Sunday, March 27, 2011

The Cat Who Walks Through Walls: Dead or Alive?

The Cat who Walks Through Walls seems like nothing so much as two entirely separate books that have been welded onto each other, which happen to share a pair of main characters’ names and personalities, but are otherwise massively different in tone and temperament. The list of differences is astounding.

Both books chronicle the adventures of one Richard Campbell, retired Colonel in a futuristic military, and his lovely wife Hazel/Gwen, but that’s about where the similarities end. Book I begins like a murder mystery: a stranger attempting to deliver a message to Campbell is instead shot dead at his table, killer unknown. The pair are hounded out of their home in a space habitat and onto the Moon (year 2177), persecuted by some unknown but powerful force that gets them evicted and periodically sends goons to kill them off. This book establishes rules, cultures and characters; an entire culture on the Moon is given life so that the heroes may move about through it. The setting is a hard sci-fi one, where delta-vee is important and spaceships travel amongst the various human habitations in the Solar System. Economics and money are prominent themes in the development of the world and the way that the characters move through it.

Then at some point near the middle of Cat, Hazel/Gwen reveals that she is several hundred years old and the plot takes a wild right turn into where-the-hell-are-we. Book II begins by yanking all the characters we’ve met so far onto a previously unmentioned planet several thousand light-years away, introducing such things as instantaneous travel, rejuvenation technology, human cloning, and most importantly, time travel. The back cover quotes do well to compare Heinlein’s world to Douglas Adams’, although not nearly as zany. It’s closest to the environment Adams creates in So Long, And Thanks For All The Fish and Mostly Harmless, where the past is constantly changing and time is mutable. The history and culture built up in Book I is largely forgotten, as are most of the characters. An entirely new cast of characters is introduced, the mystery from the first book is forgotten and everyone gears up to prepare for a wholly different mission. The Time Corps is introduced, as are its enemies. Richard is a hard-nosed, former military man who is at his best when pursued, and the chase in Book I lets him show it off. In Book II, he’s constantly being confronted with startling new ideas, and is reduced to the role of spectator.

It’s a freaking weird thing.

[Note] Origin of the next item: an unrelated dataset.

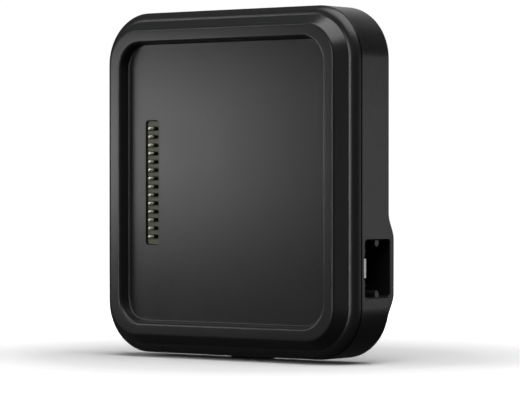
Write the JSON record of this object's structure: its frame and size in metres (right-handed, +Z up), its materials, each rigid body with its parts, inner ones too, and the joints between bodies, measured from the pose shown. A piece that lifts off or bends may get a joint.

And there’s so much that goes unexplained, or possibly was explained in passing but I was too busy gawking. We never learn who the man was that died at Richard’s table, what he wanted or who killed him. Nor do we learn who blows up Time Headquarters or why, or whether Big Important Project #2 actually succeeds. The entirety of the second book is spent getting Richard to fight in this war, but we never learn why exactly he is so essential to this scheme (as opposed to any random schmuck from the Time Corps), and the actual plan and execution is shoved into the last three pages. Adding to the confusion, Richard refuses to accept on faith most of the things he is told (it’s about a hundred pages from the time his wife tells him she’s 400 to the time where he accepts it), continually questions everything he’s told by everybody, and casts doubt on whether the events in the book that other characters tell the reader is happening are actually happening as we’re told. He questions places, dates, names, ages and everything else under the sun.

Towards the end of the book, we’re told that the universe is actually run by fiction writers, and that the events of the universe are in large part driven by what these writers do or do not do. Writers, it’s said, create the characters that they describe, somewhere in the multiverse. The second-level implication that Heinlein, the writer, abruptly changed what he wanted mid-book and invented all these characters, is there for the taking. It’s not hard to suppose that Richard is even getting curious abut the events of the book, and whether there is some writer guiding his every action. Richard, after all, is a writer himself, and there are certain similarities between his tendencies as he describes them in the book, and the world that Heinlein creates. For instance, Richard mentions at one point that he’s never really had villains in his books; concordantly, there is never a clearly defined antagonist in Cat. Or rather, there are several, but it’s never made clear which one of them is responsible for the book’s events.

I don’t know. It’s a startling idea, veering more into science fantasy than science fiction, and there’s a lot to like about this book. I’d recommend it to anyone who’s looking for lively discussion and a lot of startling writerly stuff. It just feels like Heinlein put it down halfway through, walked off the job for a year or three, and then decided what he really wanted out of the story and came back to write an entirely different story. The Book II 'verse does make sense in the larger context of Heinlein novels--many of the characters introduced therein recur from other books, and the larger concept of the World-As-Myth is the underlying concept that holds several of his books together--but for someone who hasn't read all of them, it's rather a startling turn from one mode of telling a science-fiction story to a completely different one.

Like something that has nothing to do with cute stuffed foxes.